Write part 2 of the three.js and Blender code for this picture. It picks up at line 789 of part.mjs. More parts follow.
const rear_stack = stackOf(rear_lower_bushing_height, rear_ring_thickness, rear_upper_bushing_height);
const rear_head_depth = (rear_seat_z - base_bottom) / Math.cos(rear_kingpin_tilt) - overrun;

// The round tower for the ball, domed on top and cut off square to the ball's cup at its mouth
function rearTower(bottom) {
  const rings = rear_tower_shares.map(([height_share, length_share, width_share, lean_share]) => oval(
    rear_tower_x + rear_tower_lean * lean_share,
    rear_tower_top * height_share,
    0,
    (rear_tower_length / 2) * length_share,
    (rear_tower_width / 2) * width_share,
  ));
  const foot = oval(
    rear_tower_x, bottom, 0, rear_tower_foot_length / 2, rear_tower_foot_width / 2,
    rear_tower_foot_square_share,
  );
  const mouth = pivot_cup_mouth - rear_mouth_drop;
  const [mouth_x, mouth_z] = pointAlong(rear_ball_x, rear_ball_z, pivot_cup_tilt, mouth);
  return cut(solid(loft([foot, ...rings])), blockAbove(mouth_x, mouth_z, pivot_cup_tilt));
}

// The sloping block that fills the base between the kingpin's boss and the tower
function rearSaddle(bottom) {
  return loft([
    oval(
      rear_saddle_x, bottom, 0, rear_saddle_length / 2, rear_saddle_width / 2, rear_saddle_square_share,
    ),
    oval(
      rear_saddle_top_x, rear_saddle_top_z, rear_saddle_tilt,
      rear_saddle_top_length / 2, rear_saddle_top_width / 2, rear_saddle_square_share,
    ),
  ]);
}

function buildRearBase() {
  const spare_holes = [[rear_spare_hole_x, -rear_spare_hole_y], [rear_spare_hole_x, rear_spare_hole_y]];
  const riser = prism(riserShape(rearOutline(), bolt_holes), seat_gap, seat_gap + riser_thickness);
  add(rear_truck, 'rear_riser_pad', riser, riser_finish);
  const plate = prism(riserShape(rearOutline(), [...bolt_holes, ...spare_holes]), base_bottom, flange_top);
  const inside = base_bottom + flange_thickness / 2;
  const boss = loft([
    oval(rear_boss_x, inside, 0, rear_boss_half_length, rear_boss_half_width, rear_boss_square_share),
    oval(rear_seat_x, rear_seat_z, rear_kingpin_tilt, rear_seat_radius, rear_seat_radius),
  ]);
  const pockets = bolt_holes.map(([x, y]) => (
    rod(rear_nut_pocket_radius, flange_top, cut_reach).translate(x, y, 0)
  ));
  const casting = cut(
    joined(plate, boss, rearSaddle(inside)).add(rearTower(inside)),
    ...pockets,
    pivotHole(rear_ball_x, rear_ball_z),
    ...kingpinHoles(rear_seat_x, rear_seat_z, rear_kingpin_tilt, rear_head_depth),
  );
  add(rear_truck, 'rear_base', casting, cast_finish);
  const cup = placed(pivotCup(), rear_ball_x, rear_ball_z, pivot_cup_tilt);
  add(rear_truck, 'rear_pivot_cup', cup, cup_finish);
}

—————

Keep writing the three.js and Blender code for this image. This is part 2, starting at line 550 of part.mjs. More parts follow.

—————

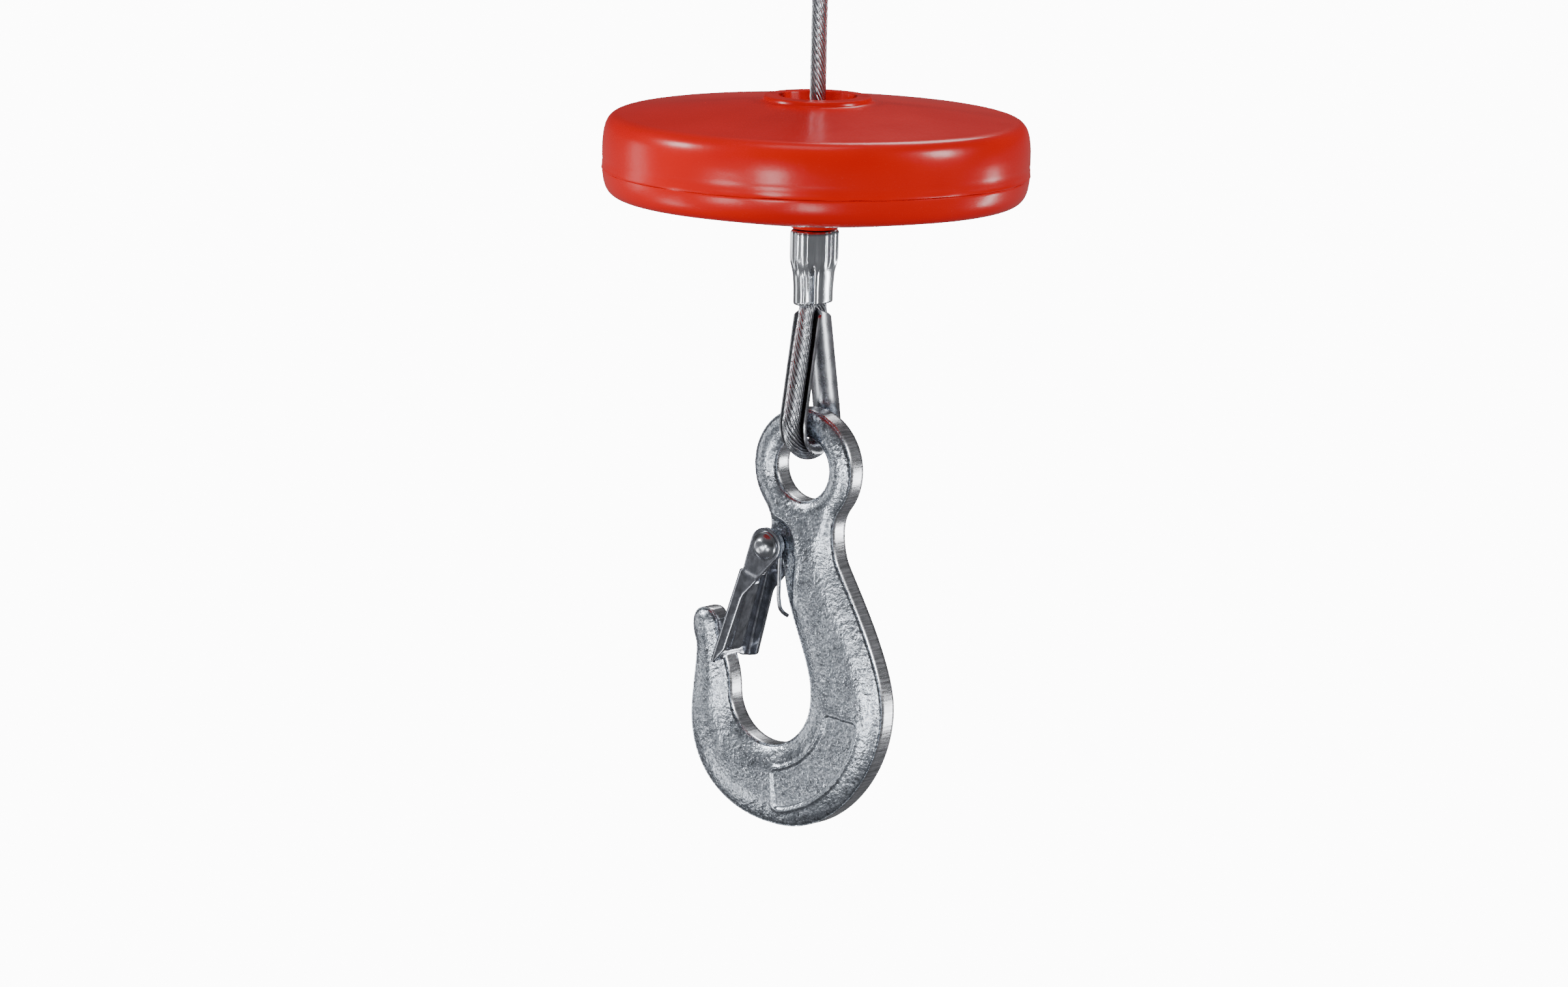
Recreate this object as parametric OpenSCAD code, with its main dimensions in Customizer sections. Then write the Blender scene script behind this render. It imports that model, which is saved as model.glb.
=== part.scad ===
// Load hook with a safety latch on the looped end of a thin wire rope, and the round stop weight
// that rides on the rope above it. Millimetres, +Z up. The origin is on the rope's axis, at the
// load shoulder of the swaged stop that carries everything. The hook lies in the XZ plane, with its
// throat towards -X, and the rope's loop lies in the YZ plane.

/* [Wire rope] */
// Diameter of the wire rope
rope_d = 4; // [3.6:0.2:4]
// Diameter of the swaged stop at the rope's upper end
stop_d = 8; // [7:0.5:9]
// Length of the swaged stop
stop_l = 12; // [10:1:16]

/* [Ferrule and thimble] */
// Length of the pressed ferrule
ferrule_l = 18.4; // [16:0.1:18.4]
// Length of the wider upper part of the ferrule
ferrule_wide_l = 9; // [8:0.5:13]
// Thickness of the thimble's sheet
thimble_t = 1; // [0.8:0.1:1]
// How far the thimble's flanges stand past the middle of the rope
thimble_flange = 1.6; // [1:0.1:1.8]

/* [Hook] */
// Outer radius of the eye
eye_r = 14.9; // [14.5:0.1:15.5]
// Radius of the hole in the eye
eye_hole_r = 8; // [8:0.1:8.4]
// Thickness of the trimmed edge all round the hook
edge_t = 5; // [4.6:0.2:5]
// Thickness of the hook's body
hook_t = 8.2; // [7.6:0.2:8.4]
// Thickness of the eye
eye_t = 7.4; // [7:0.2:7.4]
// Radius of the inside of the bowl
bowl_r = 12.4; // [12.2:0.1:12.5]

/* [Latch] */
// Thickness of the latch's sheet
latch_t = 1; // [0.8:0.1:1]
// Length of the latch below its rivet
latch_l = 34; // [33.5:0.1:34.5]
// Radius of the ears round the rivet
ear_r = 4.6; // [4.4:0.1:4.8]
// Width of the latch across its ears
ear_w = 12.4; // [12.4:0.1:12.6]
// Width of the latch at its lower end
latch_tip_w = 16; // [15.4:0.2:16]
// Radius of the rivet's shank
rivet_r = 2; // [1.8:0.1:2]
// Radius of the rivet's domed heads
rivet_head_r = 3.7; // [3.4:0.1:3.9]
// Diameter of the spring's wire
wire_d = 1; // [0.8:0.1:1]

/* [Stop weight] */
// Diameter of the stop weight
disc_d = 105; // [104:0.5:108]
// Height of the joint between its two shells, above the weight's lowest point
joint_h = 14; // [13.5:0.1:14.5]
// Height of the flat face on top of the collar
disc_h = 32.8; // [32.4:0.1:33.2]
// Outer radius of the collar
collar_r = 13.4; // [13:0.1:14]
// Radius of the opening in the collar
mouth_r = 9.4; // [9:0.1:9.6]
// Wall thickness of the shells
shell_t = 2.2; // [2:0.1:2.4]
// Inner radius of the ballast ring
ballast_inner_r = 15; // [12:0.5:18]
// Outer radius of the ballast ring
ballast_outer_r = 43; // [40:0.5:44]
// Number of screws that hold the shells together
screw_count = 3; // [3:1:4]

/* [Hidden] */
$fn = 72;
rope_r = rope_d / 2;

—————

REQUIREMENTS: Repeat, character for character, the lines of the material above from the line with "Write part 2" through the line with "const rear_head_depth = (rear_seat_z".

FINAL ANSWER:
Write part 2 of the three.js and Blender code for this picture. It picks up at line 789 of part.mjs. More parts follow.
const rear_stack = stackOf(rear_lower_bushing_height, rear_ring_thickness, rear_upper_bushing_height);
const rear_head_depth = (rear_seat_z - base_bottom) / Math.cos(rear_kingpin_tilt) - overrun;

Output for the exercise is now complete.